Oliver scoffs, getting to his feet again to tower over his brother. “Maybe not for you. You could make it on your own. I couldn’t. It’s not a risk I’m willing to take. I’ll hurry so they send someone fast. Stay here.”

“Don’t leave.”

“I have to.”

And then he’s gone, leaving Theo writhing in the dirt with a dislocated shoulder and a concussion from being swept into the rocks as he slid down the river.

It’ll take twice as long to get medical care.

Twice as long for pain relief. Twice as long to get a drink of water that isn’t contaminated since they both lost their packs.

He is dehydrated and hallucinating by the time the rescue team finds him, seeing shapes between the forest trees, covered in bug bites and leeches.

His brother values his trust fund more than his family, and this is the first time he’s been forced to come to terms with that.

Sure, he had suspected before, but their previous battles like this had never ended in such extreme bloodshed.

There had been trickery and mild violence. Enough to gain the upper hand, which they would trade back and forth as the years wore on, but they always made it within a few miles of the helicopter zone together until all hell broke loose to be the first to reach it.

‘I expected more resilience from you by now,’ is all his father said once he was hooked up to an IV back in his own bed again, his voice full of disappointment as if he didn’t send both his children into the wild alone on purpose.

* * *

Now, on the cot, with pain carving lines through his vision, he sees Oliver’s face more vividly.

The memory of his brother’s eyes, apologetic but slightly relieved to leave him behind, burns hotter than the headache.

That look was branded into him like a scar.

The betrayal stung worse than the river water in his lungs or his shoulder hanging loose from its socket.

Blood could be just as merciless as strangers, often worse.

Some part of him believed he could trust Oliver more than his father. After that day, he accepted that he could trust no one but himself.

Not his brother. Not his blood. Not the woman who claimed to love him. And now, not even Nora, who abandoned him in a dusty jail cell to head to the wildlife center alone.

That had to be where she’s gone. He would only hold her back.

Maybe he can’t even blame her for shucking him like trash.

Maybe he shouldn’t be devastated even as his heart twists like the parts of his skull that rub together.

She is better off without him anyway. He would rather she make it out of this alive than stay back to tend to him.
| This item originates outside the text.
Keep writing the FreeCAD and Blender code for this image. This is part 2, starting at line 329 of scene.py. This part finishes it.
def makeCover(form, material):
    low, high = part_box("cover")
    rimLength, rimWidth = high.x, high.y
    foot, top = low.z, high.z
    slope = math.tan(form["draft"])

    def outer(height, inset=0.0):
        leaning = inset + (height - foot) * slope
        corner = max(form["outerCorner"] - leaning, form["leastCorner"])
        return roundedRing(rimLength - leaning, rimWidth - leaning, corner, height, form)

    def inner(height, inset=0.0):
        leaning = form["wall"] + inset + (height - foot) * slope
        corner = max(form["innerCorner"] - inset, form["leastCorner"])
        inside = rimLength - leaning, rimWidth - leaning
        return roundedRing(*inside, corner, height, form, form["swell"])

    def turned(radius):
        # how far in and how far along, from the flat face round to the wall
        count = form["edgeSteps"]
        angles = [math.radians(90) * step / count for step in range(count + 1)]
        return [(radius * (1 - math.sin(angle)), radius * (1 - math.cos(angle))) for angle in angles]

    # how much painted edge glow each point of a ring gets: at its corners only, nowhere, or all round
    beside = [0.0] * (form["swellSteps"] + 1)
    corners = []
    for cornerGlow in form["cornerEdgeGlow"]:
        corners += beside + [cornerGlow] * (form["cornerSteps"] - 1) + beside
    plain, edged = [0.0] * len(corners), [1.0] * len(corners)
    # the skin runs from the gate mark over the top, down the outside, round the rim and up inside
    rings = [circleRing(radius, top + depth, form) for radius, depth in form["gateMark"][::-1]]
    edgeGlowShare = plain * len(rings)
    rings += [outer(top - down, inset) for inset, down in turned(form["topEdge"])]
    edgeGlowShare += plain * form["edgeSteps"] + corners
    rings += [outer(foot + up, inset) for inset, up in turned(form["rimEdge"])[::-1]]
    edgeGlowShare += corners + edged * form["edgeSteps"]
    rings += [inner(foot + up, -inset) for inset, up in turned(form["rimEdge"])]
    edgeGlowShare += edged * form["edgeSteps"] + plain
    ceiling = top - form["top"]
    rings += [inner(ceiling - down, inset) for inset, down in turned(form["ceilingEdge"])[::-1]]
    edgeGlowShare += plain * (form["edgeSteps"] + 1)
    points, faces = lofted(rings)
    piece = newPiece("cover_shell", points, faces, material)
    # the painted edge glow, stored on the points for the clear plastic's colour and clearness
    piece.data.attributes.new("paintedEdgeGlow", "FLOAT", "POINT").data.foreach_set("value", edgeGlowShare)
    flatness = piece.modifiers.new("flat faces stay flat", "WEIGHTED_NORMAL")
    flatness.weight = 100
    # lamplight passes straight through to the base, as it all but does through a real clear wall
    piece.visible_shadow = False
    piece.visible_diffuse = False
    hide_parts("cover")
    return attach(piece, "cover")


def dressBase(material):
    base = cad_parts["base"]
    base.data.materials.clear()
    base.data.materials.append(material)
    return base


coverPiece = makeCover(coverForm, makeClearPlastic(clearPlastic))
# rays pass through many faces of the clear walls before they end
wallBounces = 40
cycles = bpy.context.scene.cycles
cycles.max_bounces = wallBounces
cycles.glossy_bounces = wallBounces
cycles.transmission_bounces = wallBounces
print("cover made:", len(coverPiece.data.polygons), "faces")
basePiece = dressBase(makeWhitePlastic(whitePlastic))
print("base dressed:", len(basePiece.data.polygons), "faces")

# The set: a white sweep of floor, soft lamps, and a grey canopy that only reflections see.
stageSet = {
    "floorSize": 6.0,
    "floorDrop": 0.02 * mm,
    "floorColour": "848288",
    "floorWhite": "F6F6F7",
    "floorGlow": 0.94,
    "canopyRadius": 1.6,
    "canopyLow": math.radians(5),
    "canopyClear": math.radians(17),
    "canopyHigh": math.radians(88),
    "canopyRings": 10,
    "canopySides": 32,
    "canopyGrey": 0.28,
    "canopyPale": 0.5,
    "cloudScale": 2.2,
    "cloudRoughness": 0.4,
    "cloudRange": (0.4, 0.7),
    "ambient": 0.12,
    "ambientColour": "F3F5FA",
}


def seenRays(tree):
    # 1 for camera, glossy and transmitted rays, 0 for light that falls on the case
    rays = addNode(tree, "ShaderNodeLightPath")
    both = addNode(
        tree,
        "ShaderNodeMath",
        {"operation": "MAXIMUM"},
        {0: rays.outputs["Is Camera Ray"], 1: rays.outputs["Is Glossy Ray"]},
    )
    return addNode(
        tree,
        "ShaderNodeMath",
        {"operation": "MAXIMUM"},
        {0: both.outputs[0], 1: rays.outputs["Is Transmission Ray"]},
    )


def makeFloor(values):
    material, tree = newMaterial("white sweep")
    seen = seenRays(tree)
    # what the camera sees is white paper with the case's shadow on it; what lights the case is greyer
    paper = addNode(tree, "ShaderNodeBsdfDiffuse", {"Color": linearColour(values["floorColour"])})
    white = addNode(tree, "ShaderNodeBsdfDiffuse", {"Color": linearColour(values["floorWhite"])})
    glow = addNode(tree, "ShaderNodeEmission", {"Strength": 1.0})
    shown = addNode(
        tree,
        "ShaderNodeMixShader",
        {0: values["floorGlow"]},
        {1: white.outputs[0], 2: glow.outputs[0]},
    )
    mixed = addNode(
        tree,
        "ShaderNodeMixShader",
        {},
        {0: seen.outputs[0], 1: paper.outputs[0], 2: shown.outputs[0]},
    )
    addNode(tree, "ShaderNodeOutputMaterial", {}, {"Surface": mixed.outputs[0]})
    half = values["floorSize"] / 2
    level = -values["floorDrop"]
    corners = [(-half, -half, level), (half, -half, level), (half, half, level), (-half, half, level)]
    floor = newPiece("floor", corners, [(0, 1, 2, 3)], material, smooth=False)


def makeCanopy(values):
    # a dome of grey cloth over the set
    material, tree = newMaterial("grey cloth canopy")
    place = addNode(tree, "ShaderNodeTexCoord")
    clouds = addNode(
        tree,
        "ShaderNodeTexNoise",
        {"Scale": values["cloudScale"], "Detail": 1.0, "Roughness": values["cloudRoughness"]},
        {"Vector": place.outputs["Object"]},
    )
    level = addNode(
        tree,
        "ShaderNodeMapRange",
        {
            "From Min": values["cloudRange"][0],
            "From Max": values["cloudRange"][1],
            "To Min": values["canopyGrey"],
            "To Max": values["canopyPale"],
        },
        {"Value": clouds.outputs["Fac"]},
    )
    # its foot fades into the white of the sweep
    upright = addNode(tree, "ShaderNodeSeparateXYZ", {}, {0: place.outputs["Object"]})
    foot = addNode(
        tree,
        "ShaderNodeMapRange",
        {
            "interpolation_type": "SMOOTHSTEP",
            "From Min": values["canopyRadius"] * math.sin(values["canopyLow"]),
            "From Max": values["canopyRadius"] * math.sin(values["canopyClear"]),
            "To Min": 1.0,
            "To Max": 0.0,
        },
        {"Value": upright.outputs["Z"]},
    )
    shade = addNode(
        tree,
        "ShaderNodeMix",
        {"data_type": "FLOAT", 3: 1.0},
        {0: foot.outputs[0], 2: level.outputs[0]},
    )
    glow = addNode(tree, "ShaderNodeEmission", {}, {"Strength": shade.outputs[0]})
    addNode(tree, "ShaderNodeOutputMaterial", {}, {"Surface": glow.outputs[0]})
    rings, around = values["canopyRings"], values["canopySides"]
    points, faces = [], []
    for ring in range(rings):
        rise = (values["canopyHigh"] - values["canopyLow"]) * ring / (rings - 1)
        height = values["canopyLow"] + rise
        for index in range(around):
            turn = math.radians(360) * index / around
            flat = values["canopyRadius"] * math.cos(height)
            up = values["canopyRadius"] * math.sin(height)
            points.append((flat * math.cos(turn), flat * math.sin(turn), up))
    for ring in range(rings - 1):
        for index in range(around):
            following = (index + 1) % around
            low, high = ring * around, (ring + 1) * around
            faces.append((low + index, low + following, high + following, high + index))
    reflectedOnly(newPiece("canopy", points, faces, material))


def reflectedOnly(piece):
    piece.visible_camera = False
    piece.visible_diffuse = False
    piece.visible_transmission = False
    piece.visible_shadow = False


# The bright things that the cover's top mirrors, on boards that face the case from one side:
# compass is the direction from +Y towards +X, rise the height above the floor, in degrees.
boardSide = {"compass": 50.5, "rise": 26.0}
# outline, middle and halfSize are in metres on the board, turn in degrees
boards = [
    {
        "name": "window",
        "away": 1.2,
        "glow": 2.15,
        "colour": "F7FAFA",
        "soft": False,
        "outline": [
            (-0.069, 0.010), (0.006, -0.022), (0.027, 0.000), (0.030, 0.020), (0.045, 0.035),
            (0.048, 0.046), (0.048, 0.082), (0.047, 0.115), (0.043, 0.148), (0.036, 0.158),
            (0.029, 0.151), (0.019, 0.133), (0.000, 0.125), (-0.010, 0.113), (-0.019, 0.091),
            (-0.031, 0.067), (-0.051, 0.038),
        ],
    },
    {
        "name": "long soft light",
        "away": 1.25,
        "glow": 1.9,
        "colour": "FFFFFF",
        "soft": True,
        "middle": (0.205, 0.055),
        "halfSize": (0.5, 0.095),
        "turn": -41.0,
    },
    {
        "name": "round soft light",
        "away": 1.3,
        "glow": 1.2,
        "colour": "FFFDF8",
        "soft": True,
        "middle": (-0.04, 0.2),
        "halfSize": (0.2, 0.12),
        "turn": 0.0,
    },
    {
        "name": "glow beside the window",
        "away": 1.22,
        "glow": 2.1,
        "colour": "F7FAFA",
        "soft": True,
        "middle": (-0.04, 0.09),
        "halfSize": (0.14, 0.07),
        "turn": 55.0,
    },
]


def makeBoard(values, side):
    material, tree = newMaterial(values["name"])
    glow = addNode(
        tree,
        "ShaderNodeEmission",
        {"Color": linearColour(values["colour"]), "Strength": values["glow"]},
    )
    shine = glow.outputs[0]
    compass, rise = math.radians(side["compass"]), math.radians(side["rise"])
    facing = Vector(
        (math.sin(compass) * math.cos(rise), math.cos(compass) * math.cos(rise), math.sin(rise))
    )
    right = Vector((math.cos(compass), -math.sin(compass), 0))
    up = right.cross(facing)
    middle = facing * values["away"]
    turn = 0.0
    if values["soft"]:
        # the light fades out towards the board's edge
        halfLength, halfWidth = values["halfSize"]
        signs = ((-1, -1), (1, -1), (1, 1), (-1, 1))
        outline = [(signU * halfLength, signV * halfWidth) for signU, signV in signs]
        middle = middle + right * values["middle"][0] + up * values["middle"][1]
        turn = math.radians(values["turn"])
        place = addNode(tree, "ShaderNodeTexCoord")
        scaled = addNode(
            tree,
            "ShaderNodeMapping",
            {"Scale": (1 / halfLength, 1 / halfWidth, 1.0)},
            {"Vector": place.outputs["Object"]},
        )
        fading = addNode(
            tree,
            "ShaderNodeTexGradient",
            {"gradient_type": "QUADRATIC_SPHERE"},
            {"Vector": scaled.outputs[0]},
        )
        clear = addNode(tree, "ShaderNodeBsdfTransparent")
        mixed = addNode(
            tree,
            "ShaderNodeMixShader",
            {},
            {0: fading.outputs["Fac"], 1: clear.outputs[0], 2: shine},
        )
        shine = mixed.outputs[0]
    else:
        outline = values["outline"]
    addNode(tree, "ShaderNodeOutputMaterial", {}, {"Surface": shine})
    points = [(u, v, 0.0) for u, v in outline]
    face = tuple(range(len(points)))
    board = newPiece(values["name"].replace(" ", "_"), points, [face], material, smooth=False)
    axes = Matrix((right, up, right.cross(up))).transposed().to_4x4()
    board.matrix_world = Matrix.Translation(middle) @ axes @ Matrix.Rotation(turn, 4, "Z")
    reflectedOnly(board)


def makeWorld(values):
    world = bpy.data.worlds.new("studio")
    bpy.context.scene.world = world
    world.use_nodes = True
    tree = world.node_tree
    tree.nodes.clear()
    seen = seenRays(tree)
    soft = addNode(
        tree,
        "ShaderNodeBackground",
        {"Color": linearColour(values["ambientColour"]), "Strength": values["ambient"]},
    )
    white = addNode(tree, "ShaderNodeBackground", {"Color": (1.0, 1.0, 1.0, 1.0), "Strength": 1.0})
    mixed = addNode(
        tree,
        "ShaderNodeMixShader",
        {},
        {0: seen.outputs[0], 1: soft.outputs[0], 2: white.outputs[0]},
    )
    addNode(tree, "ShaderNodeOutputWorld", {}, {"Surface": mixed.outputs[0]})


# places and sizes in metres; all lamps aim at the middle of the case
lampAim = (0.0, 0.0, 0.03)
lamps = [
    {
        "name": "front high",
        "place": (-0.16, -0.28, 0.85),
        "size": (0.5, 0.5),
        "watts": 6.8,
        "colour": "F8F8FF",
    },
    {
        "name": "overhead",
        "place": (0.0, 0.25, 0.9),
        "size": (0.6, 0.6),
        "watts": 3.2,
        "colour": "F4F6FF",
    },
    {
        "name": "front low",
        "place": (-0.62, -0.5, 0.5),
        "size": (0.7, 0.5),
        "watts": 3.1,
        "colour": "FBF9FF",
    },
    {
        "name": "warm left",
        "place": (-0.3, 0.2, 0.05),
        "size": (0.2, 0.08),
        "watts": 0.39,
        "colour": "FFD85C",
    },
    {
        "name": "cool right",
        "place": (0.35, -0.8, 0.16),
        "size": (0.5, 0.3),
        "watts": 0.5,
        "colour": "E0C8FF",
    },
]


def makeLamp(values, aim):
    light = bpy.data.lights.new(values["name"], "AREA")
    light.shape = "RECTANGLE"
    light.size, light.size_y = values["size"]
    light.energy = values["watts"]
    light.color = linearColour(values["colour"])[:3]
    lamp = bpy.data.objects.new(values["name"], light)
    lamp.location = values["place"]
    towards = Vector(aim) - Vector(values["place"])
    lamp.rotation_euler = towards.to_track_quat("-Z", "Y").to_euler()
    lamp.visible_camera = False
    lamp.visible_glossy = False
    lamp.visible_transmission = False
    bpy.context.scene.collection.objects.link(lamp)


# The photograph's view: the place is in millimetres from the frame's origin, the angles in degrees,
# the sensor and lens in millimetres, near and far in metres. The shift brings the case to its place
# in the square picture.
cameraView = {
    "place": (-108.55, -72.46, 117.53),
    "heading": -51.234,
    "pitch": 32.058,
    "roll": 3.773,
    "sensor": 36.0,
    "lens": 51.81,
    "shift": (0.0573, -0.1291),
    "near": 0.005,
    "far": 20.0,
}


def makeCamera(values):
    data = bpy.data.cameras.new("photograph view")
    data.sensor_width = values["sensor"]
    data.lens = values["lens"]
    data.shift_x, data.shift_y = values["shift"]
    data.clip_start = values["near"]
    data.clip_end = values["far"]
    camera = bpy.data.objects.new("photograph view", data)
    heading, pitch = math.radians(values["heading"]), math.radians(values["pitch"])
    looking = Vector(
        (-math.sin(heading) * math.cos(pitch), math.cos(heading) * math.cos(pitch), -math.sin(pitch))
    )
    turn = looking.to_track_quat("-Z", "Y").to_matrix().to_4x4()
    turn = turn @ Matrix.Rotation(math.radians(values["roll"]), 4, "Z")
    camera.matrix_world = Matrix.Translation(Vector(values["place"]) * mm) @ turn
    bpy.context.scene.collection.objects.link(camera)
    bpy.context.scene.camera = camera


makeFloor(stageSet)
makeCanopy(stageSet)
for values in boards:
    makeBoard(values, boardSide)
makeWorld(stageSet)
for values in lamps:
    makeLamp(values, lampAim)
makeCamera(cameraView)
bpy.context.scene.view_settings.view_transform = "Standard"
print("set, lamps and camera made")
But god, the ache in his chest is almost worse than the one splitting his head open.

He remembers the warmth of her palm against his cheek, the way she scolded him in that quiet, fierce voice about smashing his skull against the wall.
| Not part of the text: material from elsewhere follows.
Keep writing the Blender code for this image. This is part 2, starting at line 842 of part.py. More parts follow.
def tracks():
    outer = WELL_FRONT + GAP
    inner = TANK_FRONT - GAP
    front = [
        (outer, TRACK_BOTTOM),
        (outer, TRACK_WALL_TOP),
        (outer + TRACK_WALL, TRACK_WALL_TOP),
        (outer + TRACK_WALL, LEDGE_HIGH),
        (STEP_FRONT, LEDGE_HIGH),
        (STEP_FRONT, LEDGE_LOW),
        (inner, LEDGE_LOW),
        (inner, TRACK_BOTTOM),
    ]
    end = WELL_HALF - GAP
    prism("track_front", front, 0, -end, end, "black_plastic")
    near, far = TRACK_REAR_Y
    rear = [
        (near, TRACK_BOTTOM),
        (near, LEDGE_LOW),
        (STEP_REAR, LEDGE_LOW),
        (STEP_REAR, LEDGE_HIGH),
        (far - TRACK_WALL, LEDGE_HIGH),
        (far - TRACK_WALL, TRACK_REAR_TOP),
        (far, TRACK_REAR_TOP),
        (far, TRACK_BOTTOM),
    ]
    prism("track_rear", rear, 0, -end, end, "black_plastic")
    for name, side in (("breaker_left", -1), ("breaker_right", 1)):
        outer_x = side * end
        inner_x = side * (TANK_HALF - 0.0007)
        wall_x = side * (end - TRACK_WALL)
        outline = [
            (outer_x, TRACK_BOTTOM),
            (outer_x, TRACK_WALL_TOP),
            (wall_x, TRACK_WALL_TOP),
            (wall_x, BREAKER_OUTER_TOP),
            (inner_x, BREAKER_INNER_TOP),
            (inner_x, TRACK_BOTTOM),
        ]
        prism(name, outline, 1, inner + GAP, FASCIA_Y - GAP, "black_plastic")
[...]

Especially the way she had looked at him like he was worth something more than money or the lifestyle he could offer to anyone who latched on.

For the first time in his cursed life, he had almost believed it.

He lets out a groan, rolling until he falls from the bed onto the floor, dragging himself toward the cinder block wall.

If she’s gone, then he has no reason left to stay either.

He isn’t breaking a promise if she isn’t here to check that he kept his word.

So he lays a hand on the cool wall, presses his face there as his head breaks apart from the inside out, and tears stream down his cheeks so hot they burn.

At least she won’t find him after. At least he won’t turn into one of those things.

He only wishes for the sweet sound of her voice one more time.

To feel the soft touch of her hand or the gentle caress of her arms as she holds him.

It’s weakness that his father would insist he let go of, but nothing matters now and so he replays their interactions best he can through waves of nausea, pulls his head back, and slams it into the wall once, twice, three times in a rhythmic swing that finally cuts through the pain in a blissful all all-encompassing wave of relief.

It’s only when his vision blackens instead of blurs that he sees her again.